One day, after asking him, “What are we?” we went a month without speaking. I went on dates with other men, but I always found myself more interested in being with him, even though our relationship frustratingly lacked definition. Instead of taking it as a sign of disinterest, I rationalized it.
He had experienced abandonment in his childhood that had scared him away from relationships. While I sympathized with him, it didn’t excuse the fact that he, a man in his twenties, couldn’t hold a conversation about sex or emotions while making eye contact. He was a puzzle to me. Though unusually difficult to solve, like the gradient puzzle, I was determined to figure him out.
After an hour of staring at the loose red and orange pieces, I suggested we look for advice online. We went to his standing desk, which he had made himself from an old door, and opened Google.
As he started typing “how to solve a puzzle,” what appeared under the blinking cursor was a recent search that made my heart skip a beat: “How to break up with someone you’re not attracted to.”
I felt like a piano had fallen on my head, but I didn’t scream or cry. He continued typing as if nothing had happened.
My initial impulse was to assume it wasn’t about me. Perhaps he had asked that question for a friend? But it was a desperate thought.
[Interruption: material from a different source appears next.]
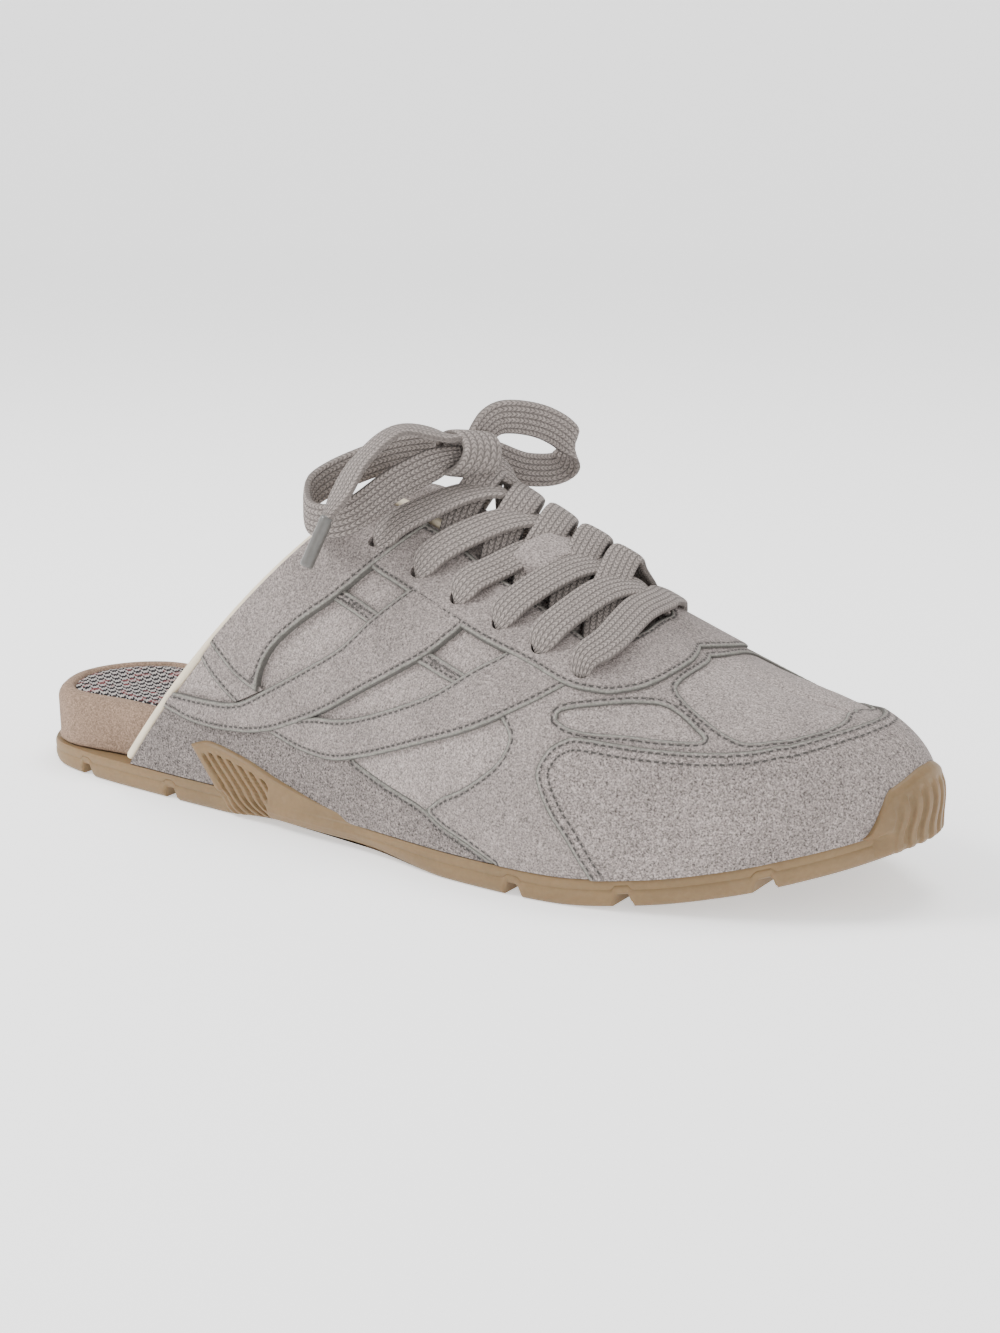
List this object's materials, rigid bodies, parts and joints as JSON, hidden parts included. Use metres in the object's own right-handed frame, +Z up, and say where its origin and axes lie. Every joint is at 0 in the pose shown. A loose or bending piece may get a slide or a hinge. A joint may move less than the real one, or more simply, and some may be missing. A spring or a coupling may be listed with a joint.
{
  "type": "sneaker mule",
  "caption": "Right low lace-up mule: suede upper open at the heel, wrapped footbed, laced tongue with a bow, ribbed gum sole.",
  "frame": {"origin": "on the ground plane, under the middle of the shoe's box measured without the bow and lace ends", "axes": "+X from the heel to the toe, +Y towards the inner (medial) side, +Z up"},
  "size_m": [0.269, 0.0926, 0.1108],
  "materials": {
    "gum": "semi-matt gum rubber, slightly translucent",
    "footbed_suede": "napped suede wrap",
    "checked_cloth": "woven black and white check",
    "upper_suede": "napped grey-taupe suede",
    "overlay_suede": "napped grey-taupe suede with raw edges",
    "cream_binding": "smooth cream leather binding",
    "tongue_suede": "padded napped suede",
    "lace": "flat woven braid",
    "lace_tip": "satin film"
  },
  "bodies": {
    "root": {"outsole": "gum", "footbed": "footbed_suede", "sock_liner": "checked_cloth", "upper": "upper_suede", "eyestay": "overlay_suede", "toe_guard": "overlay_suede", "rear_band_outer": "overlay_suede", "rear_band_inner": "overlay_suede", "front_band_outer": "overlay_suede", "front_band_inner": "overlay_suede", "collar_piping_outer": "cream_binding", "collar_piping_inner": "cream_binding", "tongue": "tongue_suede", "lacing": "lace", "bow_knot": "lace", "bow_loop_outer": "lace", "bow_loop_inner": "lace", "lace_tail_outer": "lace", "lace_tail_inner": "lace", "aglet_outer": "lace_tip", "aglet_inner": "lace_tip"}
  },
  "joints": []
}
He clicked on a video by a graphic designer, but she only showed her process of piecing together the puzzle—hers was black and white—without explaining how we could do it. I waited and silently observed, nervously biting my nails on my bare thighs until I excused myself to go to the bathroom.
As I left, he lightly brushed my arm, almost tenderly. It was as if he was testing me to see if I had noticed the incriminating evidence on his screen. That act made me want to escape even more. I couldn’t decide what to do about the situation in his presence.
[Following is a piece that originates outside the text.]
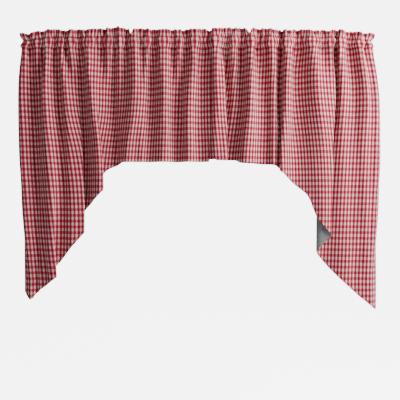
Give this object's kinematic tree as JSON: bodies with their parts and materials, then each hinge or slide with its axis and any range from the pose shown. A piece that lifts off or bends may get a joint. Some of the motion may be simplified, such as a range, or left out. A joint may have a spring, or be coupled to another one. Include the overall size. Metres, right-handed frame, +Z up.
{
  "type": "window valance",
  "caption": "Pair of lined swag valance panels in woven check, gathered on an open rod pocket with a ruffled header, cut to rise from long outer points to a short level centre.",
  "frame": {"origin": "middle of the top edge of the gathered heading, on the line that the curtain rod's front run follows", "axes": "+Z up, +X along the rod to the viewer's right, +Y back towards the wall, in metres"},
  "size_m": [1.2413, 0.0974, 0.9593],
  "materials": {
    "checked_cloth": "matt plain-woven cotton, small red and cream check",
    "lining_cloth": "matt plain-woven cotton, mid grey"
  },
  "bodies": {
    "root": {"left_heading": "checked_cloth", "left_face": "checked_cloth", "left_lining": "lining_cloth", "right_heading": "checked_cloth", "right_face": "checked_cloth", "right_lining": "lining_cloth"}
  },
  "joints": []
}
The confined space of the bathroom allowed me to gather my thoughts and steel myself to confront him. I wouldn’t continue as if nothing had happened. That wasn’t the woman I wanted to be. I told myself I was a grown woman and could handle any direction the conversation took.
Still, I took a moment to look around his bathroom. I remembered the first time I visited his home almost a year earlier. He must not have expected to invite me over because there was an open tube of foundation on the sink. My boyfriend lived alone, so I knew it belonged to him. Perhaps he used it to cover up his acne scars? In any case, there was no longer any beige makeup. It was clear that at some point, he had decided it wasn’t worth hiding his flaws for me.
When I came out of the bathroom, I tried to return to the living room with my head held high.
“Hey, can I ask you something?” I said, almost too cheerfully. He remained seated in his black swivel chair, shoulders slumped, looking helpless. I sat on his couch and told him what I had seen. He stopped me before I could ask what it meant.
“Yes, yes,” he said. “I’m sorry you found out like this.”
Upon hearing that confirmation of my worst fears, I was too stunned to respond.
He went on to explain himself. He had been searching for advice on whether he should be honest about his lack of sexual attraction towards me. He had intended to break up with me the day before during our walk in the park, but we ended up having such a pleasant conversation that he lacked the courage.
I reflected on how, when we returned from the walk, I prepared dinner while he watched. He commented on how sexy my legs looked. Once again, the puzzle pieces didn’t fit.
The conversation was uncomfortable and painful for me, but also exceptionally revealing. The way he talked about our relationship made me realize how much he had hidden from himself and, after those secrets were revealed, how deeply incompatible we were. I told him I could have loved him, and he started to cry.
I had recently reread Erich Fromm’s “The Art of Loving,” which comforted me with the idea that love had more to do with my capacity to give than with another person’s worthiness to receive it. But he, still clinging to the idea of finding the “girl of his dreams,” wasn’t willing to accept that.
While there were many signs, it wasn’t until it all fell apart that I fully grasped how flawed our relationship was. “Well,” I said, “I guess I should go now.” I was proud of how I had handled the situation, not raising my voice or shedding a tear. I slung my purse over one shoulder and looked around to make sure I had everything I had brought. I wouldn’t miss his home, with its unswept floors, cat litter-stained carpets, and walls adorned with hipster art.
He walked me to the door and opened it, an unusually chivalrous gesture from him. He looked at me with a pouting lower lip, like a little child denied a candy, and suggested we take a break.
Confused, I nodded and walked towards my car.
I drove away under the blazing New Mexico sun.
As far as I know, the orange gradient puzzle remained unfinished on his kitchen counter. But my personal puzzle, though lacking pieces and a vision of the final product, was finally complete.
We all turn to Google for guidance, whether it’s to ask how many ounces fit in a cup or how to escape a suffocating relationship. My boyfriend, in searching for an answer to his problem, finally freed me from mine.